Several factors are impacting on the island’s water shortage. A significant amount of rainfall washes into the sea, while it is widely acknowledged by Barbados Water Authority (BWA) officials that there is a serious leakage problem, given the age of some of the mains and the additional challenges the Scotland District poses as a result of the land slippage problems there.

We believe this country can make great strides in being more efficient in its water usage, but that alone will not provide the solutions, since improving lifestyles, expanding hotel plant, expanding agriculture and aquaculture will all add up to a greater demand for water.

Even if there is average rainfall recorded annually for the next few years, it is hardly likely this will provide the solution. The situation calls for measured and well-thought-out plans that will need the support of all Barbadians to ensure their success.

The BWA needs to consider external help, and Government should use its diplomatic channels to reach out for assistance.
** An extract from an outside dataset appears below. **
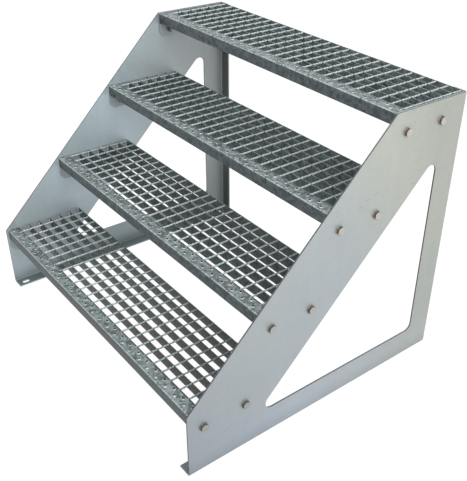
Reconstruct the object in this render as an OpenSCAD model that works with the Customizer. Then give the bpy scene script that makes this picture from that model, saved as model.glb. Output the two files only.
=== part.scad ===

We suggest that it turn to Israel, which has many similarities to Barbados when it comes to water. The difference is that the Israelis have acted, and done so quickly, allowing them to overcome significant shortages. Today the Israelis can meet their water demands, whether for household, agricultural or commercial uses.

Like the Israelis, we must perfect the art of recycling and reusing waste water, a high volume of it, particularly for agriculture. At the same time we should use technology that would allow for the close monitoring of the water supply network to alert the authorities to any leakage. This would facilitate immediate repair and a reduction in the amount of water being lost.

Desalination is a clear option that will be pursued, but must be environmentally friendly. We should also tap into the techniques used by the Israelis that provide for removal of the salt from sea water at low cost. These are areas ripe for public-private sector joint ventures and offer new business opportunities while fulfilling a national need.

Our water requirements must meet long-term demands in light of an increasing population, the continued growth of the tourism sector and the expectations of industry and agriculture. The aim must of necessity be to adequately meet fresh water supply needs for another 40 years. The BWA must permanently change the way it manages this island’s water resources.